Rbb, I felt you really understood where I was at because you've had similar experiences. I was so glad to read your post because it made me feel less like there was something "wrong" with me and to be frank, I needed a little sympathy which you gave me. I felt your warmth right away.

2Poodles, you made me smile and feel good! You said "you've got us here" and it was really, really important to me. Having my curly friends has helped me feel less lonely - even if that does sound a little dorky, but I've been housebound so much this year.

Lotsa, Lotsa, Lotsa - I wish you lived close by too! You know you're one of my very favorite people on this forum, and you'd be a great, fun and special friend. The "wine bats" sounds perfect for me - since I have bats in my belfry these days. Both of your posts helped me feel better. Love you, sweetie.

SDC that's a cool idea! Girlfriend circles is exactly what I need. I've never heard of that. I will definitely look into it and report back. There has to be something like that in NYC. I get MORE magazine and I'll have to start reading it more closely.

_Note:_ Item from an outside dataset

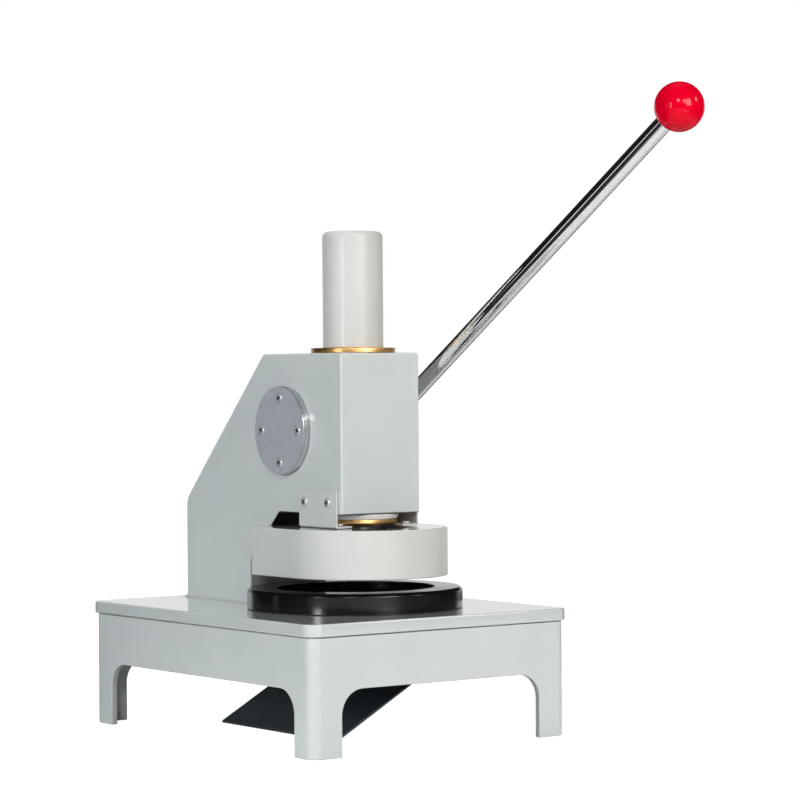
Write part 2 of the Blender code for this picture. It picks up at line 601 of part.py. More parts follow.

RCW I like the idea of a pottery class. I want to have pottery that I can fling against the wall when I am feeling furious which is alternating with sadness these days. Crash!!! I did try one yoga class; but it wasn't for me. I forgot that I had planned to try yoga a while back. I will give it another shot with a different type of yoga.

Thanks again to everyone for the ideas and the support!!!. I've been embarrassed about feeling so lonely (I think - what's wrong with me that I have so few friends?) but I feel much better today and I don't feel anymore like it's my fault. I just have to make more of an effort at this age.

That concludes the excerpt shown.